The increase in the weight of academic merit is dramatic, and the rise of standardized test scores as the primary factor determining acceptance roughly corresponds with the beginning of significant effects for low-income and minority students. Given both this increasing emphasis on college entrance exams and the steadily rising correlation between test scores and family income, considering low-income and minority status during admission may have become necessary to prevent access from being further constrained. On the other hand, the relationship between income, test scores, and admission is not entirely clear. The applicant pool as whole is academically elite. This may result from low-achieving high school students opting out of the application process. If those who opt out are also disproportionately members of the lowest income quintile, then we are unlikely to see a strong relationship between income and achievement within the applicant pool. Similarly, possible selection dynamics make it unclear whether the increasing correlation between income and ACT signals an intensifying relationship between income and precollege achievement, or is simply a by-product of greater participation in ACT testing among applicants. Because the correlation between income and ACT increases well after the initial increase in rates of ACT taking, we believe that the first explanation, a closer relationship between precollege achievement and family income is more likely.

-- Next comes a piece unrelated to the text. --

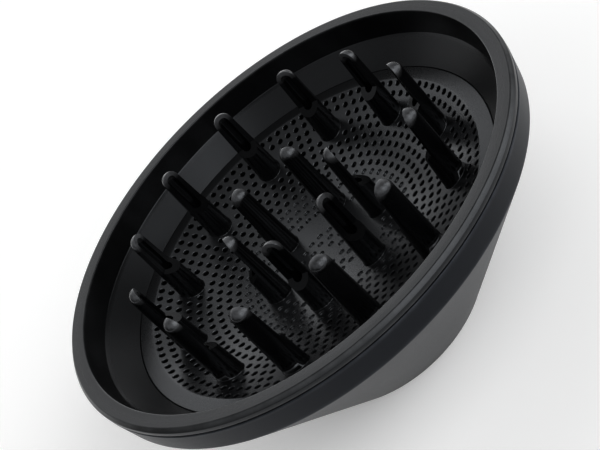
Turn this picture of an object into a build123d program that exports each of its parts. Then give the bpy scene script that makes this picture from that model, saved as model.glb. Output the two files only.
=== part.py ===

Estimating Income Distribution of Enrolled Students
We conduct one final analysis to estimate how the distribution of income among applicants and admitted students is likely to translate into the distribution of income among enrollees. Although we are unable to track applicants across the entire period to matriculation, UW-Madison has routinely published yield rates based on residency back to 1989. Using these yield rates, and a breakdown of the income distribution of admitted students by residency, we estimated the distribution of income among enrollees (see figure 12). Because yield rates are higher for Wisconsin residents (typically 60 to 65 percent versus 40 to 45 for Minnesota residents and 20 to 25 percent for residents of other states), the estimated income distribution for enrollees that emerges is less skewed than the distribution for either applicants or admitted students. However, it still suggests that well over 50 percent of enrollees are likely to be from the top two quintiles. This figure further suggests that the narrowing of access for those from the third quintile of family income may be less of a concern at UW-Madison than the application or admission data suggest but that access may have narrowed for those from the second income quintile and expanded only marginally for those from the lowest part of the distribution. Yields are likely to be somewhat higher for students from the lowest income quintiles, but even a 100 percent yield of admitted applicants from the bottom two income quintiles of our sample would only mean that they composed 31.8 percent of newly enrolled freshman in 2007.8
DISCUSSION AND CONCLUSIONS
A major advantage of this study is that we analyze the entire admissions process from application to admission to enrollment and do so over several decades. That is seldom the case with national databases such as NLSY, NELS, or High School and Beyond. Many of our insights flow from describing this process over many years. The picture that emerges from this analysis suggests a slow but steady accumulation of opportunities for students at the top of the income distribution, a small decrease in the access afforded to those in the middle (especially those falling between the 20th and 40th percentiles for family income), and small improvements in access for the poorest, though they remain grossly underrepresented. UW-Madison, and possibly other elite, flagship public universities more broadly, are likely confronting a substantially more elite applicant pool than they were several decades ago.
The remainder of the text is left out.